Shortage, cultures, and the curious behaviour of human beings

In order to welcome tourists from all over the world, initiatives to replace Japanese squat toilets have been undertaken in the run-up to the 2020 Olympic and Paralympic Games. This action is though dwarfed by that faced by preparations for Tōkyō 1964. As a matter of fact, before the past Games, only 20% of the Japanese capital had a sewerage system, pit toilets were widely spread and trucks circulated in neighbourhoods to collect human waste…

Hard to imagine, in today’s meticulous clean Tōkyō.

No dust bins around, yet any trash on the streets, in every restaurant or izakaya the famous oshibori is given with self-evidence, and public washrooms are not only omnipresent, but also remarkably neat. These hygiene standards emerged in the 1960’s, when the Land of the Rising Sun wished to become a leading country in the eyes of visitors and be an “advanced nation”, considering besides new infrastructure and a strong economy sanitation as crucial. Therefore, great effort was put into cleaning up Tōkyō ahead of the 1964 Games. 

In 2016, a government survey showed that about 40% of public restrooms hosted squat stalls and started a campaign to help municipalities (especially at popular travel destinations) fund conversion to sit-down toilets. According to statistics from the Japan Tourism Agency, a total of 332 restrooms were refurbished between fiscal 2017 and 2019. 
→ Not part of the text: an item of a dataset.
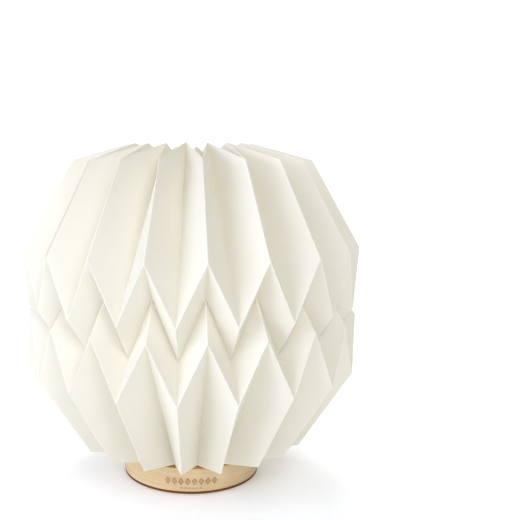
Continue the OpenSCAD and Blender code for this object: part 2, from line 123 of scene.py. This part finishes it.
def make_floor():
    """A pale floor that curves up into a wall far behind the lantern."""
    half, back, wall_height, bend, steps = 6.0, 3.0, 4.0, 1.0, 16
    profile = [(-half, 0)]
    for i in range(steps + 1):
        a = math.pi / 2 * i / steps
        profile.append((back + bend * math.sin(a), bend * (1 - math.cos(a))))
    profile.append((back + bend, wall_height))
    points = [(x, y, z) for y, z in profile for x in (-half, half)]
    faces = [(2 * i, 2 * i + 1, 2 * i + 3, 2 * i + 2) for i in range(len(profile) - 1)]
    mesh = bpy.data.meshes.new("floor")
    mesh.from_pydata(points, [], faces)
    mesh.polygons.foreach_set("use_smooth", [True] * len(faces))
    floor = bpy.data.objects.new("floor", mesh)
    bpy.context.scene.collection.objects.link(floor)
    floor.data.materials.append(floor_material())


# ---------------------------------------------------------------- material helper

class Shader:
    """One material's node tree, with short calls for the nodes used here."""

    def __init__(self, name, **sockets):
        self.material = bpy.data.materials.new(name)
        self.material.use_nodes = True
        self.tree = self.material.node_tree
        self.tree.nodes.clear()
        self.output = self.tree.nodes.new("ShaderNodeOutputMaterial")
        self.bsdf = self.node("BsdfPrincipled", **sockets)
        self.link(self.bsdf.outputs[0], self.output.inputs["Surface"])

    def link(self, source, target):
        self.tree.links.new(source, target)

    def node(self, kind, props=None, **sockets):
        """A node of that kind; a socket gets a number, a colour or another node's output."""
        made = self.tree.nodes.new("ShaderNode" + kind)
        for key, value in (props or {}).items():
            setattr(made, key, value)
        for key, value in sockets.items():
            socket = made.inputs[int(key[1:])] if key[0] == "_" else made.inputs[key.replace("_", " ")]
            if isinstance(value, bpy.types.NodeSocket):
                self.link(value, socket)
            else:
                socket.default_value = value
        return made

    def math(self, operation, a, b=0.0, clamp=False):
        return self.node("Math", {"operation": operation, "use_clamp": clamp}, _0=a, _1=b).outputs[0]

    def coordinates(self):
        return self.node("TexCoord").outputs["Object"]

    def split(self, vector):
        return self.node("SeparateXYZ", Vector=vector).outputs

    def join(self, x, y, z):
        return self.node("CombineXYZ", X=x, Y=y, Z=z).outputs[0]

    def stretch(self, vector, scales):
        """vector times one scale for each axis."""
        return self.node("VectorMath", {"operation": "MULTIPLY"}, _0=vector, _1=scales).outputs[0]

    def axis_distance(self, x, y):
        """How far a place is from the Z axis."""
        return self.math("SQRT", self.math("ADD", self.math("MULTIPLY", x, x), self.math("MULTIPLY", y, y)))

    def noise(self, vector, scale, detail=3.0, roughness=0.5, distortion=0.0):
        return self.node("TexNoise", Vector=vector, Scale=scale, Detail=detail,
                         Roughness=roughness, Distortion=distortion).outputs["Fac"]

    def ramp(self, value, low, high, out_low=0.0, out_high=1.0):
        """value from low to high as out_low to out_high, with a soft start and end."""
        return self.node("MapRange", {"interpolation_type": "SMOOTHSTEP"}, Value=value, _1=low, _2=high,
                         _3=out_low, _4=out_high).outputs[0]

    def mix(self, share, a, b):
        """Colour a at share 0 and colour b at share 1."""
        made = self.node("Mix", {"data_type": "RGBA"}, _0=share)
        for socket, value in ((made.inputs[6], a), (made.inputs[7], b)):
            if isinstance(value, bpy.types.NodeSocket):
                self.link(value, socket)
            else:
                socket.default_value = (*value, 1)
        return made.outputs[2]

    def attribute(self, name):
        return self.node("Attribute", {"attribute_name": name}).outputs["Fac"]

    def bump(self, height, distance, strength=1.0):
        return self.node("Bump", Height=height, Distance=distance, Strength=strength).outputs[0]

    def set(self, **sockets):
        for key, value in sockets.items():
            socket = self.bsdf.inputs[key.replace("_", " ")]
            if isinstance(value, bpy.types.NodeSocket):
                self.link(value, socket)
            else:
                socket.default_value = value
        return self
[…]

In the archipelago’s urban areas, toilets are nowadays highly modern and convenient: heated seats, lids that open and close automatically, air-fresheners, and bidet functions for both front and rear washing — features that have become standard not only in public facilities, but also in many private homes since TOTO sold its first buttock-cleansing WASHLET toilet seat in the early 1980’s.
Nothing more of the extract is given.